Valley City State University, part of the North Dakota state university system, is home to an online bachelor’s degree in technology education that prepares graduates for K-12 certification in technology education. All courses in the program are available online thanks to flexibly designed lab applications, though local students may also be interested in attending lab sessions on campus. Coursework for the program focuses on preparing K-12 students to use modern technologies and explore career fields including engineering, architecture, and design. The 33 credit major in technology education, which may be paired with a second major in education at either the elementary or secondary level, includes courses in Innovation and Engineering Design; Technology Systems; Building Math; and Inventions and Innovations: Tech Ed for Children. Those who are not pursuing a second major must complete at least 120 credit hours to earn the degree.
Teaching and Education Programs
Frequently Asked Questions
Question: What states have teacher shortages?
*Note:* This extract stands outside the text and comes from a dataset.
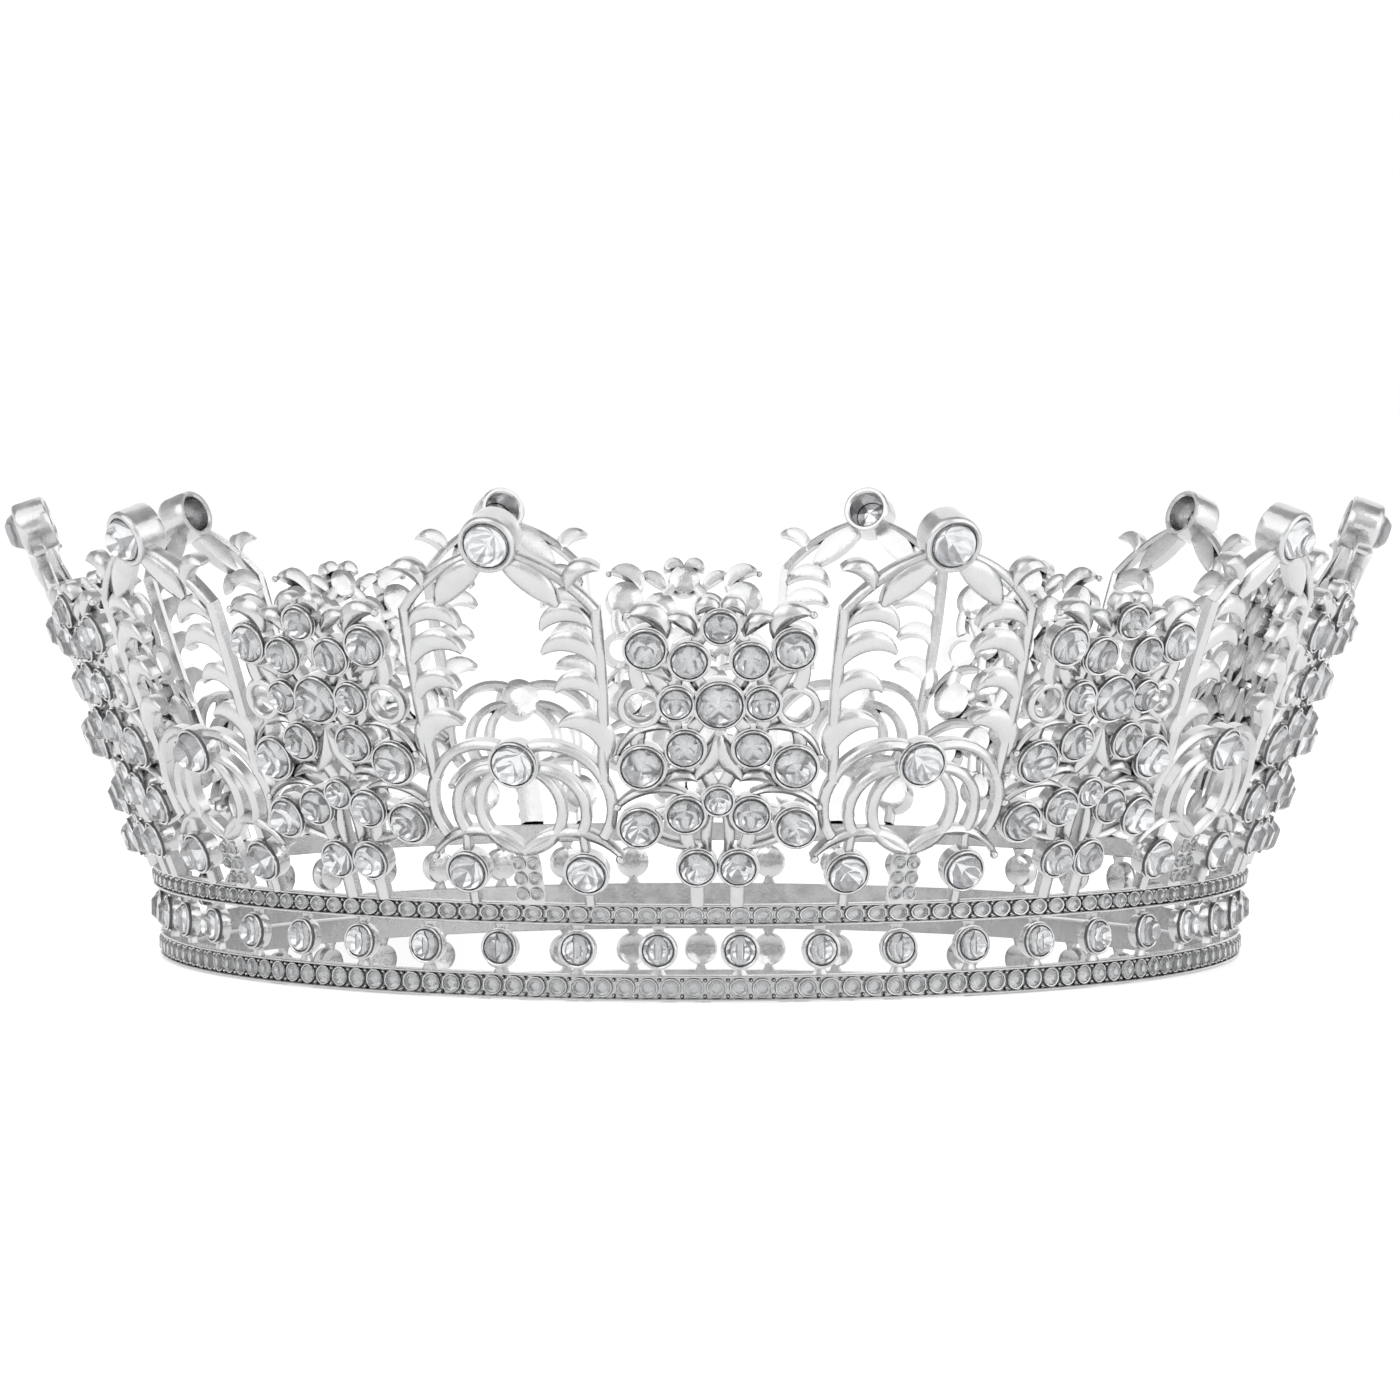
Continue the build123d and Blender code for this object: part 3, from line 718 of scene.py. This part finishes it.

Answer: Many states across the south and west US are experiencing teacher shortages. These include Kansas, Georgia, Mississippi, Idaho, Missouri, Maryland, Arizona, Texas, Utah, and Florida. In some states, specific areas are designated as teacher shortage areas, especially in math and the sciences.
Question: What education do you need to be a teacher?
Answer: To be a teacher in public schools in any state in the US, you must have a bachelor’s degree and have completed a teacher preparation program at a college or university. Each state’s specific requirements for getting a certificate vary, but these are the minimum. Some states and positions may require a master’s degree.
Question: What degree do you need to be a teacher?
Answer: The process for teacher certification and the requirements vary by state. However, every state requires that prospective teachers hold at least a bachelor’s degree and have completed an approved teacher preparation program. Some states may also require a master’s degree for continuing professional certification or licensure advancement.
Question: How long does it take to become a teacher?
Answer: The requirements for being a teacher vary by state, but all states require a bachelor’s degree and a coursework that includes educator preparation. It is possible to meet both requirements within four years with full-time study. If you have bachelor’s degree that is not in education, you may be eligible to pursue alternative certification, which typically takes one to two years.